Two Divisions Expand Of Note’s Reach Without Inflating the Roster
Rather than accept lower-threshold creators into its core management program, Of Note built a separate infrastructure for them.

Photo: The Of Note team
Creator Strategy, launched in 2022, handles affiliate revenue, organic posting strategy, video editing, and platform optimization for creators who need support outside of brand partnerships. In practice, that means setting up Amazon shops, fine-tuning LTK performance, or helping creators build consistent income through newsletters and Substack. “We’re seeing this huge push for things like Substack,” India says. “Optimizing those platforms and finding other revenue streams allows for more longevity.”
Creator Development, added in 2024, goes further. It is a pathway for smaller creators who have not yet reached Of Note’s minimum thresholds but whom the founders believe are headed in the right direction. Of the 10 creators who have participated, two have graduated to full management. One now has over 500,000 followers; the other remains under 100,000 but has built a business within a tightly defined niche, according to Katy and India.
“It shows that there is a lot of room for different types of creators,” Katy says. “As long as someone’s really strategic and interesting and keeping up with the content their audience wants, there’s a huge opportunity to turn this into a successful business.”
Both graduates shared common traits: a well-defined niche, audience engagement depth, and a business-first mindset from the start. “They came into this thinking of their brand as a business,” Katy notes. “They knew kind of where they wanted to get to.”
Brands Have Gotten Better at Creator Partnerships. Not Good Enough.
Brand education has improved since Of Note launched. That progress, however, remains incomplete.
The clearest failure mode, from India’s vantage point, is overcontrol. “When a brand comes to us, and they want it to be very scripted and look like it’s a commercial, and they want the person to mold into what they had in their mind, it tends to be a recipe for disaster,” she says. “You’re not just hiring an actor, you’re hiring a personality and an ambassador for your brand.”
The better-performing brands, Katy notes, come with clear casting logic and then step back.

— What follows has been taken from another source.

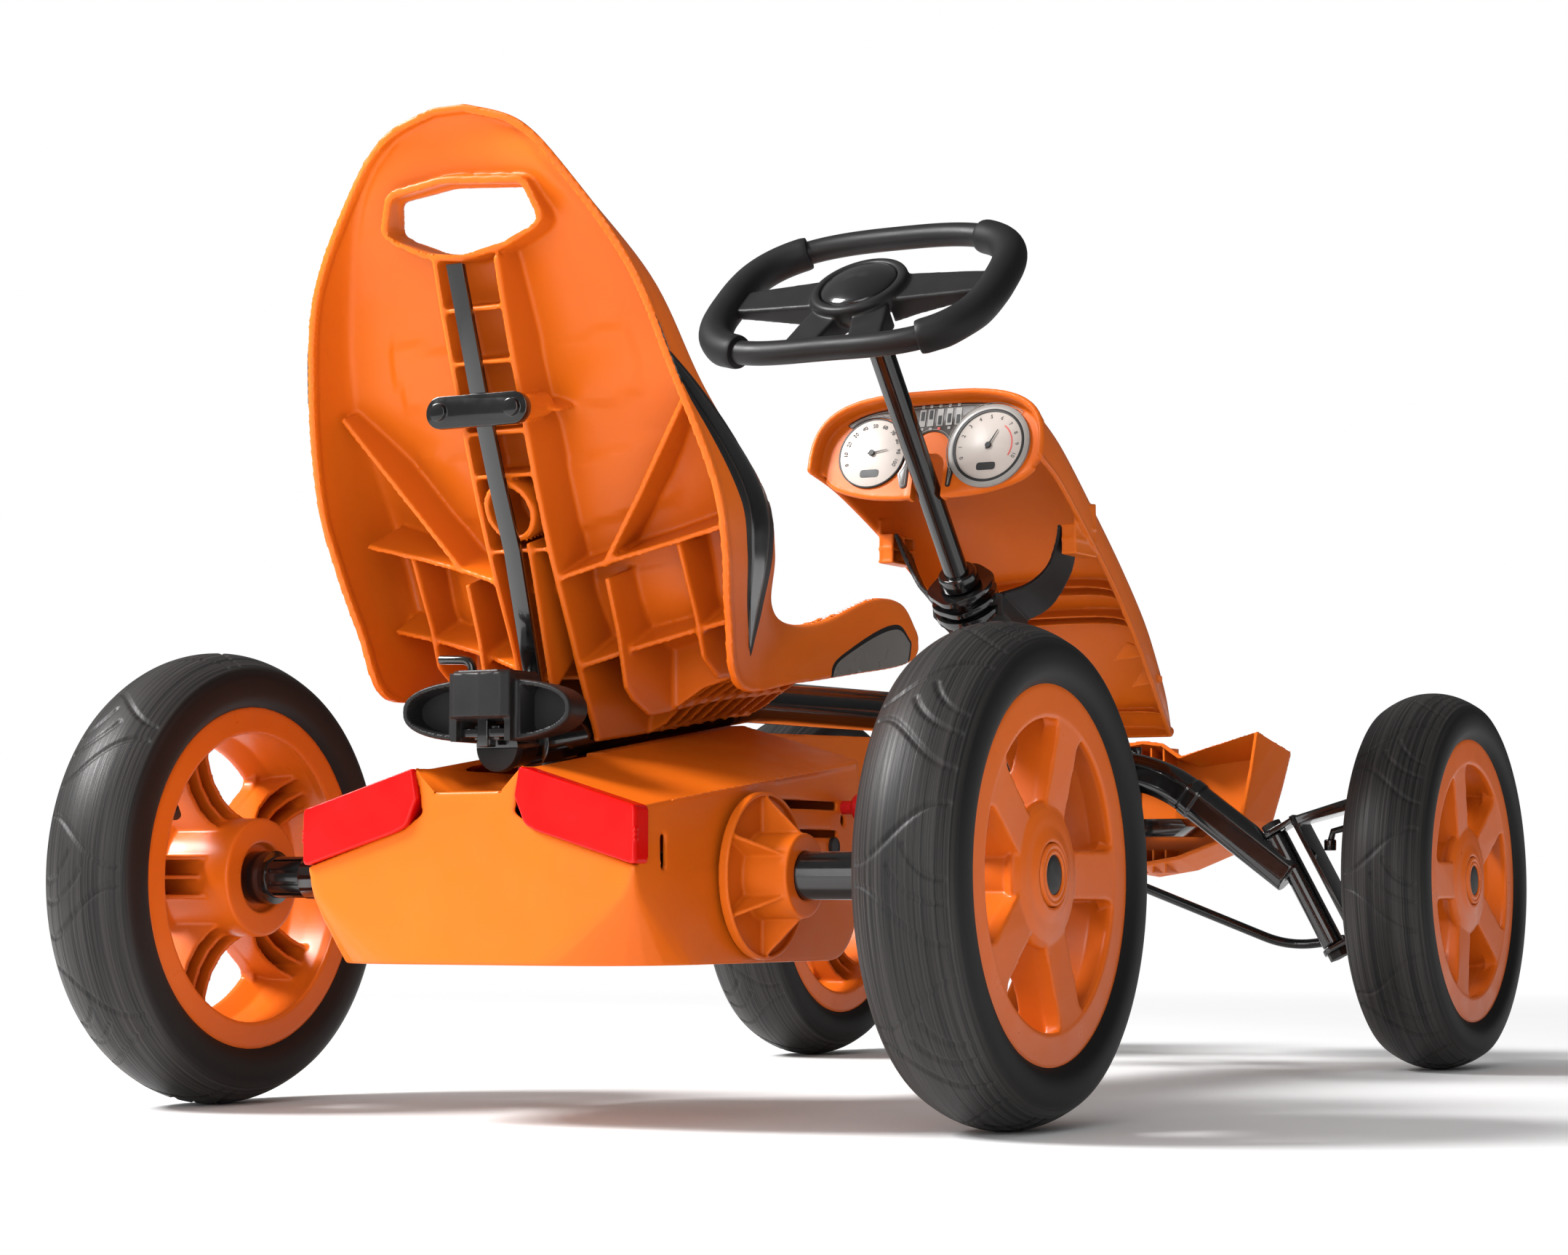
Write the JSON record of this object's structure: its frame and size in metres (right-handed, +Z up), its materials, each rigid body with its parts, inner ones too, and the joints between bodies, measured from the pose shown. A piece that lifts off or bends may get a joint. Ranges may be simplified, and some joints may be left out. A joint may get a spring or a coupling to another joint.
{
  "type": "pedal go kart",
  "caption": "Child's pedal go kart with moulded seat, housing, front spoiler and dash, wide tyres, chain drive, swinging front axle, tie-rod steering and a sliding seat.",
  "frame": {"origin": "on the ground, midway between the axles and between the wheels", "axes": "+X to the driver's left, +Y to the rear, +Z up"},
  "size_m": [0.7898, 1.399, 0.7796],
  "materials": {
    "black_steel": "semi-gloss black paint",
    "orange_plastic": "moulded, satin gloss",
    "orange_rim": "moulded, gloss",
    "tyre_rubber": "moulded tread, dull",
    "black_rubber": "dull",
    "red_lens": "reflector with moulded facets",
    "red_plastic": "gloss",
    "zinc_steel": "zinc plated",
    "chain_steel": "oiled",
    "black_plastic": "fine grain",
    "soft_grip": "soft touch, dull",
    "gloss_black": "high gloss",
    "dash_brown": "smooth panel film",
    "gauge_face": "printed dial"
  },
  "bodies": {
    "frame": {"main_frame": "black_steel", "rear_housing": "orange_plastic", "hub_cover_left": "orange_plastic", "hub_cover_right": "orange_plastic", "rear_light_left": "red_lens", "rear_light_right": "red_lens", "drive_bearings": "zinc_steel", "steering_bushes": "black_plastic", "chain": "chain_steel", "console_bracket": "black_steel", "dash_console": "orange_plastic", "dash_panel": "dash_brown", "dash_gauges": "gauge_face", "front_spoiler": "orange_plastic", "axle_pivot_bolt": "zinc_steel"},
    "gear_lever": {"gear_lever": "red_plastic"},
    "rear_axle": {"axle_shaft": "zinc_steel", "drive_collar": "black_steel", "axle_sprocket": "zinc_steel", "axle_nuts": "zinc_steel", "rear_left_rim": "orange_rim", "rear_left_tyre": "tyre_rubber", "rear_left_cap": "orange_rim", "rear_left_valve": "black_rubber"},
    "rear_right_wheel": {"rear_right_rim": "orange_rim", "rear_right_tyre": "tyre_rubber", "rear_right_cap": "orange_rim", "rear_right_valve": "black_rubber"},
    "crank": {"crankset": "black_steel", "crank_sprocket": "zinc_steel"},
    "pedal_left": {"pedal_left": "black_plastic"},
    "pedal_right": {"pedal_right": "black_plastic"},
    "front_axle": {"front_axle": "black_steel"},
    "knuckle_left": {"knuckle_left": "black_steel", "kingpin_left": "zinc_steel", "spindle_nut_left": "zinc_steel"},
    "knuckle_right": {"knuckle_right": "black_steel", "kingpin_right": "zinc_steel", "spindle_nut_right": "zinc_steel"},
    "tie_rod_left": {"tie_rod_left": "black_steel"},
    "tie_rod_right": {"tie_rod_right": "black_steel"},
    "front_left_wheel": {"front_left_rim": "orange_rim", "front_left_tyre": "tyre_rubber", "front_left_cap": "orange_rim", "front_left_valve": "black_rubber"},
    "front_right_wheel": {"front_right_rim": "orange_rim", "front_right_tyre": "tyre_rubber", "front_right_cap": "orange_rim", "front_right_valve": "black_rubber"},
    "steering": {"steering_column": "black_steel", "steering_collar": "black_steel", "steering_wheel": "black_plastic", "wheel_grips": "soft_grip", "wheel_cap": "gloss_black"},
    "seat": {"seat_shell": "orange_plastic", "seat_stay": "black_steel", "stay_clamp": "black_steel", "seat_trims": "black_plastic", "seat_carriage": "black_steel"},
    "seat_handle": {"seat_handle": "black_plastic"}
  },
  "joints": [
    {"name": "rear_axle_spin", "type": "hinge", "parent": "frame", "child": "rear_axle", "pos_m": [0, 0.51, 0.183], "axis": [1, 0, 0], "continuous": true},
    {"name": "rear_right_wheel_spin", "type": "hinge", "parent": "rear_axle", "child": "rear_right_wheel", "pos_m": [-0.3527, 0.51, 0.183], "axis": [1, 0, 0], "continuous": true},
    {"name": "crank_spin", "type": "hinge", "parent": "frame", "child": "crank", "pos_m": [0, -0.21031, 0.255], "axis": [1, 0, 0], "continuous": true},
    {"name": "pedal_left_spin", "type": "hinge", "parent": "crank", "child": "pedal_left", "pos_m": [0.116, -0.31556, 0.21669], "axis": [1, 0, 0], "continuous": true},
    {"name": "pedal_right_spin", "type": "hinge", "parent": "crank", "child": "pedal_right", "pos_m": [-0.116, -0.10507, 0.29331], "axis": [1, 0, 0], "continuous": true},
    {"name": "front_axle_swing", "type": "hinge", "parent": "frame", "child": "front_axle", "pos_m": [0, -0.51, 0.297], "axis": [0, 1, 0], "range_deg": [-2.5, 2.5]},
    {"name": "steering_turn", "type": "hinge", "parent": "frame", "child": "steering", "pos_m": [0, -0.181, 0.431], "axis": [0, 0.6401, 0.7683], "range_deg": [-28, 28]},
    {"name": "knuckle_left_steer", "type": "hinge", "parent": "front_axle", "child": "knuckle_left", "pos_m": [0.205, -0.51, 0.183], "axis": [-0.4741, 0, 0.8805], "range_deg": [-28.6, 28.6]},
    {"name": "tie_rod_left_turn", "type": "hinge", "parent": "knuckle_left", "child": "tie_rod_left", "pos_m": [0.24103, -0.552, 0.11608], "axis": [-0.3535, 0.0852, 0.9315], "range_deg": [-28.1, 28.1]},
    {"name": "front_left_wheel_spin", "type": "hinge", "parent": "knuckle_left", "child": "front_left_wheel", "pos_m": [0.3457, -0.51, 0.183], "axis": [1, 0, 0], "continuous": true},
    {"name": "knuckle_right_steer", "type": "hinge", "parent": "front_axle", "child": "knuckle_right", "pos_m": [-0.205, -0.51, 0.183], "axis": [0.4741, 0, 0.8805], "range_deg": [-28.6, 28.6]},
    {"name": "tie_rod_right_turn", "type": "hinge", "parent": "knuckle_right", "child": "tie_rod_right", "pos_m": [-0.24103, -0.552, 0.11608], "axis": [0.3535, 0.0852, 0.9315], "range_deg": [-28.1, 28.1]},
    {"name": "front_right_wheel_spin", "type": "hinge", "parent": "knuckle_right", "child": "front_right_wheel", "pos_m": [-0.3457, -0.51, 0.183], "axis": [1, 0, 0], "continuous": true},
    {"name": "seat_slide", "type": "slide", "parent": "frame", "child": "seat", "axis": [0, -0.9907, 0.1363], "range_m": [0, 0.13]},
    {"name": "seat_handle_lift", "type": "hinge", "parent": "seat", "child": "seat_handle", "pos_m": [0, 0.612, 0.316], "axis": [1, 0, 0], "range_deg": [0, 18]},
    {"name": "gear_lever_turn", "type": "hinge", "parent": "frame", "child": "gear_lever", "pos_m": [-0.15, 0.372, 0.227], "axis": [1, 0, 0], "range_deg": [-30, 30]}
  ],
  "couplings": [
    {"joint": "crank_spin", "follows": "rear_axle_spin", "ratio": 0.66667},
    {"joint": "knuckle_left_steer", "follows": "steering_turn", "ratio": 1.0175},
    {"joint": "knuckle_right_steer", "follows": "steering_turn", "ratio": 1.0175},
    {"joint": "tie_rod_left_turn", "follows": "steering_turn", "ratio": -0.9992},
    {"joint": "tie_rod_right_turn", "follows": "steering_turn", "ratio": -0.9992}
  ]
}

The smartest campaigns, in her view, combine awareness-focused and conversion-focused executions rather than choosing between them. “The smartest brands do both in tandem,” she says. “I don’t think it’s that small brands do one thing and big brands do another.”
On the growing use of micro creators, India offers a frank read of the market. “I think it’s a mix. Brands certainly want to stretch their budget, but there are also some really excellent fits for brands that are micro creators.” Budget is a factor, she acknowledges, but the calculus isn’t always cost-driven. Sometimes the match is simply better.

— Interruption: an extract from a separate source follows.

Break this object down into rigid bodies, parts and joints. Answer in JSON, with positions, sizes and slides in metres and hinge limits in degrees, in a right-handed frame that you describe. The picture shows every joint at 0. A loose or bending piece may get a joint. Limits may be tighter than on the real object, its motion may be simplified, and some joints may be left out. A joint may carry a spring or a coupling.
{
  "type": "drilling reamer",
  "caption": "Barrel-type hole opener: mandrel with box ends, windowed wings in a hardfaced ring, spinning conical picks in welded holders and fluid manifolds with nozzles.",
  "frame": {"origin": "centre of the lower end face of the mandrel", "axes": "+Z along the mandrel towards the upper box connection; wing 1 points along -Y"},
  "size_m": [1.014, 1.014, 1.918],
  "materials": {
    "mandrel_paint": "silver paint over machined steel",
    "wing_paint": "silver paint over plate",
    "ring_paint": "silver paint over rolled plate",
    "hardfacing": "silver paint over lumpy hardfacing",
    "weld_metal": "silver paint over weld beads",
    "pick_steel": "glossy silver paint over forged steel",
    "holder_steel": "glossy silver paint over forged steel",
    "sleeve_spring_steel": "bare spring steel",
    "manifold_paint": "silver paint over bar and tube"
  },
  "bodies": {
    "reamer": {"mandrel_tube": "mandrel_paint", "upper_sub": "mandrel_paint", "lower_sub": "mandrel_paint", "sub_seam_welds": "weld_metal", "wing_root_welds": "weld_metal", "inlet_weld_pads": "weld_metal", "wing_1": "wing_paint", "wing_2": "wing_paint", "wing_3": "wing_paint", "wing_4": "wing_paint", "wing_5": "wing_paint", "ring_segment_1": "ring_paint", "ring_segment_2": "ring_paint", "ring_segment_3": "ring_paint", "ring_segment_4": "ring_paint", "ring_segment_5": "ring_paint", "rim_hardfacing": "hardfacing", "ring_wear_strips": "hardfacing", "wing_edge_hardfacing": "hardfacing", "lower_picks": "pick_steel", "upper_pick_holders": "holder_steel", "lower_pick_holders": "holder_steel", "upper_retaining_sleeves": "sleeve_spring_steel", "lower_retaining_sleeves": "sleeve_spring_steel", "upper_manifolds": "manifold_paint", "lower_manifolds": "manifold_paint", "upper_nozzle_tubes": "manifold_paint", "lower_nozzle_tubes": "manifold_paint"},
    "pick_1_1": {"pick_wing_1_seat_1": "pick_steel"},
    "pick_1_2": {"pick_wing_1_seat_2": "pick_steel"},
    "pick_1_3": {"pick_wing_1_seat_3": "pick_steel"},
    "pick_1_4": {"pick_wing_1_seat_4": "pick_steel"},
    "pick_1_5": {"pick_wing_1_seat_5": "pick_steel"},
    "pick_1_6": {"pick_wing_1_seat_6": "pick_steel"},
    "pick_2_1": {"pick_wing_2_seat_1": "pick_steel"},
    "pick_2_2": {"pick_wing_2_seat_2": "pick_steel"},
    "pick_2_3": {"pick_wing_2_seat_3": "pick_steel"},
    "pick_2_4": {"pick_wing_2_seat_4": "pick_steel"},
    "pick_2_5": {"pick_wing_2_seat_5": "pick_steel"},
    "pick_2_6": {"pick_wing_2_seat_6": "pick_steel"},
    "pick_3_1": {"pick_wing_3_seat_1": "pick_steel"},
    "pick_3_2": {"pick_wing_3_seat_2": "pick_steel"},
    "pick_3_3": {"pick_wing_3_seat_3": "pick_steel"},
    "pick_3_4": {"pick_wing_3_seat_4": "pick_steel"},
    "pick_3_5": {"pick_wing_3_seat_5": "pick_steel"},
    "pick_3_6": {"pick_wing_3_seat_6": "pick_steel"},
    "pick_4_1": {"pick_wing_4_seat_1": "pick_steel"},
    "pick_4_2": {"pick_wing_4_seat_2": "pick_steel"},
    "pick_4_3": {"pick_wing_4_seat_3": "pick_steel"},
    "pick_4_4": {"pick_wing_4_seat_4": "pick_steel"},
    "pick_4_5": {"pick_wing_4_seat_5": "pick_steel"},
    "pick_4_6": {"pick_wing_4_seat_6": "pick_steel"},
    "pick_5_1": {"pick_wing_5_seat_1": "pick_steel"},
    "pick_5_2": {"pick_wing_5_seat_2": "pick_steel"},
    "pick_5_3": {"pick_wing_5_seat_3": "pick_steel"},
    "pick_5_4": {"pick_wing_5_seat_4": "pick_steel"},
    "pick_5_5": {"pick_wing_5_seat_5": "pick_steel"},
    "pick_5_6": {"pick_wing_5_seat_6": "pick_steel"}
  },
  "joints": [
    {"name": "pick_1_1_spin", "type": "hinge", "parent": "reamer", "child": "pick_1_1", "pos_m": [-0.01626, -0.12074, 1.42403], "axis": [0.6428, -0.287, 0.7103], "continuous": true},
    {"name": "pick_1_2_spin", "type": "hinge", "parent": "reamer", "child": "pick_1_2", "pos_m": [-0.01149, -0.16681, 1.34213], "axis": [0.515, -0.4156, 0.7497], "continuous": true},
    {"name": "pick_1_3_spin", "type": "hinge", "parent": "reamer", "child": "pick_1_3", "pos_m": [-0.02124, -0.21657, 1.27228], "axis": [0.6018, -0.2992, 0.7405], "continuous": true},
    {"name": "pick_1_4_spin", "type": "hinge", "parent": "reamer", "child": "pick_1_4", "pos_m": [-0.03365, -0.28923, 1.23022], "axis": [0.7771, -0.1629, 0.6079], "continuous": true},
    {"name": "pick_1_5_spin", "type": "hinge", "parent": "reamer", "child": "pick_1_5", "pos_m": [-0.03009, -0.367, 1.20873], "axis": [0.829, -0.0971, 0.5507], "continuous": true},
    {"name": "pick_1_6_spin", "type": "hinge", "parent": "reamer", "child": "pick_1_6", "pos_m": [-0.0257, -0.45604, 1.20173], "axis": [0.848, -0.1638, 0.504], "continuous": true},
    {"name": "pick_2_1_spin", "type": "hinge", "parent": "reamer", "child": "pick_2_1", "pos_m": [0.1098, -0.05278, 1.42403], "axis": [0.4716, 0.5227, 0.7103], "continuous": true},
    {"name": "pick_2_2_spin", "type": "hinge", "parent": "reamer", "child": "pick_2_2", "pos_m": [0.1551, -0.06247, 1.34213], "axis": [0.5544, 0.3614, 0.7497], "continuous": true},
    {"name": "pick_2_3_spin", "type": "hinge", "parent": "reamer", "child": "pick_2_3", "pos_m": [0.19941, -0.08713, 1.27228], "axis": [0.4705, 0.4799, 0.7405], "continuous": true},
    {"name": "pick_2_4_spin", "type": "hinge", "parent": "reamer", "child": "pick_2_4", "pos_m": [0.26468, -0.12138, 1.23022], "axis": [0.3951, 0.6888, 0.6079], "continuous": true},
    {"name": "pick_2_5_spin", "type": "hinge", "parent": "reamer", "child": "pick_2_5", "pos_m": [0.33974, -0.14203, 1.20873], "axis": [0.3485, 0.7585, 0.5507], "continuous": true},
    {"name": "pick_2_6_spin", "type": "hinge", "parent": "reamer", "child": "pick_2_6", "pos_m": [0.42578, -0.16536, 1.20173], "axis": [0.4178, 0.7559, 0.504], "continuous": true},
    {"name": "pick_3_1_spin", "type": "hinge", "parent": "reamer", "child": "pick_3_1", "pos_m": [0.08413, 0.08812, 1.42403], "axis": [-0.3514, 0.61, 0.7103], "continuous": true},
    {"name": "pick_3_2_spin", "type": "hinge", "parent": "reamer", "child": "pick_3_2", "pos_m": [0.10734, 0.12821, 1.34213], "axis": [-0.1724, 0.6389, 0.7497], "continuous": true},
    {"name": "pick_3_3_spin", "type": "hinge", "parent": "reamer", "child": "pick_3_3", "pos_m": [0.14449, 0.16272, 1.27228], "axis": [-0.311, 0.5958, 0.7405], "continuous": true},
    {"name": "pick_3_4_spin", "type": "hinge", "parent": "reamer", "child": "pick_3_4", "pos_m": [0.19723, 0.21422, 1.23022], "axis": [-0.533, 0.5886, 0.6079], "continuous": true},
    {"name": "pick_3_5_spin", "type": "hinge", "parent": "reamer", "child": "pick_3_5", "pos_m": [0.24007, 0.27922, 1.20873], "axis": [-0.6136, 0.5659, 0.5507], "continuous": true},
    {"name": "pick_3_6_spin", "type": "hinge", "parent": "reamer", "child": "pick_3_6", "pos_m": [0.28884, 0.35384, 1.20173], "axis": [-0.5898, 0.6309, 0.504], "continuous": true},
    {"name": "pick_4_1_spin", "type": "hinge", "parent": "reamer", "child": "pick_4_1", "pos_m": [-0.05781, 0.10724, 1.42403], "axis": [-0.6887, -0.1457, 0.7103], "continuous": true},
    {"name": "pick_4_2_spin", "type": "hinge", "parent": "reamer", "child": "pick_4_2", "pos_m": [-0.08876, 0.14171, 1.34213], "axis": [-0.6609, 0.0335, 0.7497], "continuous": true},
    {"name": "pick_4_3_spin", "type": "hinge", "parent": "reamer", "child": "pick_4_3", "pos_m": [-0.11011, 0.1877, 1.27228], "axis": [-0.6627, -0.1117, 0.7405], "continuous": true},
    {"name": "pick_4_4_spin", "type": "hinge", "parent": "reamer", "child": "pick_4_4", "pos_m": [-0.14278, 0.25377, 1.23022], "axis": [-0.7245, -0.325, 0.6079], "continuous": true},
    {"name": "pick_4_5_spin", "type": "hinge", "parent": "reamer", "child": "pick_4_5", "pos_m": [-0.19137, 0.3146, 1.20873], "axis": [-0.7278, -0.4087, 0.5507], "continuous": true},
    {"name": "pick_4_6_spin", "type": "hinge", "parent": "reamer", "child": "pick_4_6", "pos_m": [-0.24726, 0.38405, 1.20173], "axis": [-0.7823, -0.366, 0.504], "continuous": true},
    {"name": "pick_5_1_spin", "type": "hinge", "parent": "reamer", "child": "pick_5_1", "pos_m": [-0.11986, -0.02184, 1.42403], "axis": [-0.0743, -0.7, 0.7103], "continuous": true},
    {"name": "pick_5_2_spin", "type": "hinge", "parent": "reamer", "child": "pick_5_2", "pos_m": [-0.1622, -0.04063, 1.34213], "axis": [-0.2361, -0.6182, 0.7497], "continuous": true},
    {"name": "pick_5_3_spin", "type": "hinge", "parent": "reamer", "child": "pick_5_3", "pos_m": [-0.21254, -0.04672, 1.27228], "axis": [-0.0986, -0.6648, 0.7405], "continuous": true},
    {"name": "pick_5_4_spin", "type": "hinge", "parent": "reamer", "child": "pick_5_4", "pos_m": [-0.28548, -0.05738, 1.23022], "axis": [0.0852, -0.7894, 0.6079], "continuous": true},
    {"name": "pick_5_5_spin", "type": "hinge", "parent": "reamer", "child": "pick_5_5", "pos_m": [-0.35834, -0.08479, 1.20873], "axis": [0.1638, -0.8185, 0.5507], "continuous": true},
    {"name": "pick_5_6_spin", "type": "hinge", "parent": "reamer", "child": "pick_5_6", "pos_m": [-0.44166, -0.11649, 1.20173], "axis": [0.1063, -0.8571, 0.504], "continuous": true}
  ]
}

Watching Agency Consolidation Happen With No Plans to Join
The talent management market in the Creator Economy has been moving toward consolidation. Of Note’s founders have watched deals form around them and made a deliberate choice to stay out.
“We’ve made the decision to stay independent and don’t see that changing anytime soon,” India says. “Mostly because we get consistent feedback from our creators that they like to be part of a smaller, more intimate agency.”
The founders acknowledge the appeal of larger platforms. Better infrastructure for finance, legal, and HR can look attractive as agencies scale. But the trade-off, in their view, doesn’t serve the creators they represent.
The proof point they return to is retention. “We feel really proud that so many of our creators have stayed with us for years and years,” Katy says. “Our original women that we signed at the very beginning of our business are still here.”
Building Sustainability
Of Note recently held a two-day creator retreat in California for most of its roster, designed as much to observe the agency’s culture as to celebrate it. What the founders said they found confirmed what they had been building: a tight community of ambitious, aligned creators who reflect the agency’s operating values.
“The goal is to continue that throughout this year and beyond,” India says, pointing to selective additions to the roster and continued expansion of both Creator Strategy and Creator Development as the priorities for the year ahead.
In a Creator Economy where management infrastructure has largely been built around scale, Of Note’s model represents a different kind of bet: that the most durable agencies are those that grow carefully, serve deeply, and hold the line on who gets in. For its founders, the early returns suggest the approach is working.
“We’ve seen a huge amount of growth year over year,” Katy says. “That’s certainly not slowing down in 2026.”